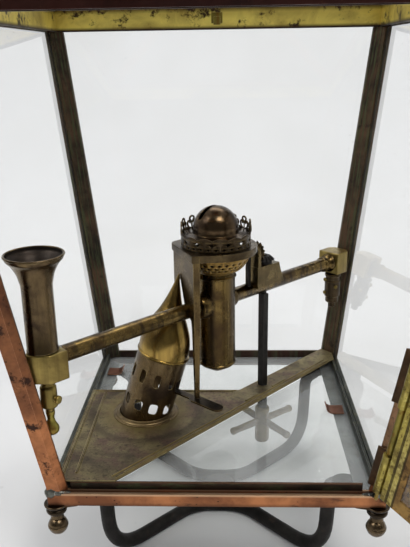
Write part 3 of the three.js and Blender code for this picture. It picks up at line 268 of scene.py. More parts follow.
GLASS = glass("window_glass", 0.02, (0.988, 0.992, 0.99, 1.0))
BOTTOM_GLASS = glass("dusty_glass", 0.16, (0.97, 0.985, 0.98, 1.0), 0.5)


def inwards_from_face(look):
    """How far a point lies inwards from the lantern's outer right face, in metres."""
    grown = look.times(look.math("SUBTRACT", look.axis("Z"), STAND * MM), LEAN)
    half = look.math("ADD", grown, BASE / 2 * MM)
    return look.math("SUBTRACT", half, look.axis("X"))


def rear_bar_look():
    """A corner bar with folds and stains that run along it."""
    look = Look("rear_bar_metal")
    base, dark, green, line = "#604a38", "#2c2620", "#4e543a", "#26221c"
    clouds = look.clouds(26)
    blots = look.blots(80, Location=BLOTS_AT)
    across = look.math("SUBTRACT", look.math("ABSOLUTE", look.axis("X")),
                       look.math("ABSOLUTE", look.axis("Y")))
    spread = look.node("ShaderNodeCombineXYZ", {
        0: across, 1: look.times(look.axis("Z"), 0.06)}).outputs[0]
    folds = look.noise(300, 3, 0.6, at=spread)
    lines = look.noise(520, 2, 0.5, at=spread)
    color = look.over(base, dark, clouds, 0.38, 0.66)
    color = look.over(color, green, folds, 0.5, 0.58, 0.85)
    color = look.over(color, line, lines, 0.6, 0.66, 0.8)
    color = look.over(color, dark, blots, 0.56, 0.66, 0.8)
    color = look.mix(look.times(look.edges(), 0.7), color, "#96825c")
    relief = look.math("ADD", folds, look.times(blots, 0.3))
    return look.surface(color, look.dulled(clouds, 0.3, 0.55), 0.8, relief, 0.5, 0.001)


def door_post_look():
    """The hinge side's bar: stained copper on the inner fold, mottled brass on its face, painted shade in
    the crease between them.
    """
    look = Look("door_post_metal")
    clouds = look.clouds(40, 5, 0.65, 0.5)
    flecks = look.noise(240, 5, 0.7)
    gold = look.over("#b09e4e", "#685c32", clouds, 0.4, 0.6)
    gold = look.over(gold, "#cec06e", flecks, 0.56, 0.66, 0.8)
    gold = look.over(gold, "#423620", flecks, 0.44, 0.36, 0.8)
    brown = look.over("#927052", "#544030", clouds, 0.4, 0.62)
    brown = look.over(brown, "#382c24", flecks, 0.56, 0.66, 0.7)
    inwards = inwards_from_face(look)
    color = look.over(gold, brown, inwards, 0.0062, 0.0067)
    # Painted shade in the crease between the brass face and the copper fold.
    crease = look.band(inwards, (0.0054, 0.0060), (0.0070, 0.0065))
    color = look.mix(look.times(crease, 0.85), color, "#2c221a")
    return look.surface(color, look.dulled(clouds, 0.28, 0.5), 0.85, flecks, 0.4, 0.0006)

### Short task
Quote exactly the lines running from the start of the listing above through the line where "relief, 0.5, 0.001)" is found, and output no other lines.

### The response
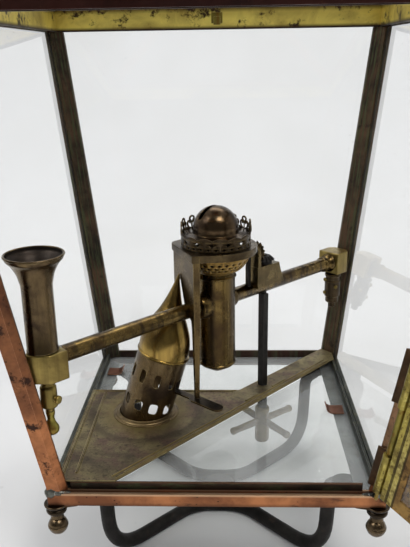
Write part 3 of the three.js and Blender code for this picture. It picks up at line 268 of scene.py. More parts follow.
GLASS = glass("window_glass", 0.02, (0.988, 0.992, 0.99, 1.0))
BOTTOM_GLASS = glass("dusty_glass", 0.16, (0.97, 0.985, 0.98, 1.0), 0.5)


def inwards_from_face(look):
    """How far a point lies inwards from the lantern's outer right face, in metres."""
    grown = look.times(look.math("SUBTRACT", look.axis("Z"), STAND * MM), LEAN)
    half = look.math("ADD", grown, BASE / 2 * MM)
    return look.math("SUBTRACT", half, look.axis("X"))


def rear_bar_look():
    """A corner bar with folds and stains that run along it."""
    look = Look("rear_bar_metal")
    base, dark, green, line = "#604a38", "#2c2620", "#4e543a", "#26221c"
    clouds = look.clouds(26)
    blots = look.blots(80, Location=BLOTS_AT)
    across = look.math("SUBTRACT", look.math("ABSOLUTE", look.axis("X")),
                       look.math("ABSOLUTE", look.axis("Y")))
    spread = look.node("ShaderNodeCombineXYZ", {
        0: across, 1: look.times(look.axis("Z"), 0.06)}).outputs[0]
    folds = look.noise(300, 3, 0.6, at=spread)
    lines = look.noise(520, 2, 0.5, at=spread)
    color = look.over(base, dark, clouds, 0.38, 0.66)
    color = look.over(color, green, folds, 0.5, 0.58, 0.85)
    color = look.over(color, line, lines, 0.6, 0.66, 0.8)
    color = look.over(color, dark, blots, 0.56, 0.66, 0.8)
    color = look.mix(look.times(look.edges(), 0.7), color, "#96825c")
    relief = look.math("ADD", folds, look.times(blots, 0.3))
    return look.surface(color, look.dulled(clouds, 0.3, 0.55), 0.8, relief, 0.5, 0.001)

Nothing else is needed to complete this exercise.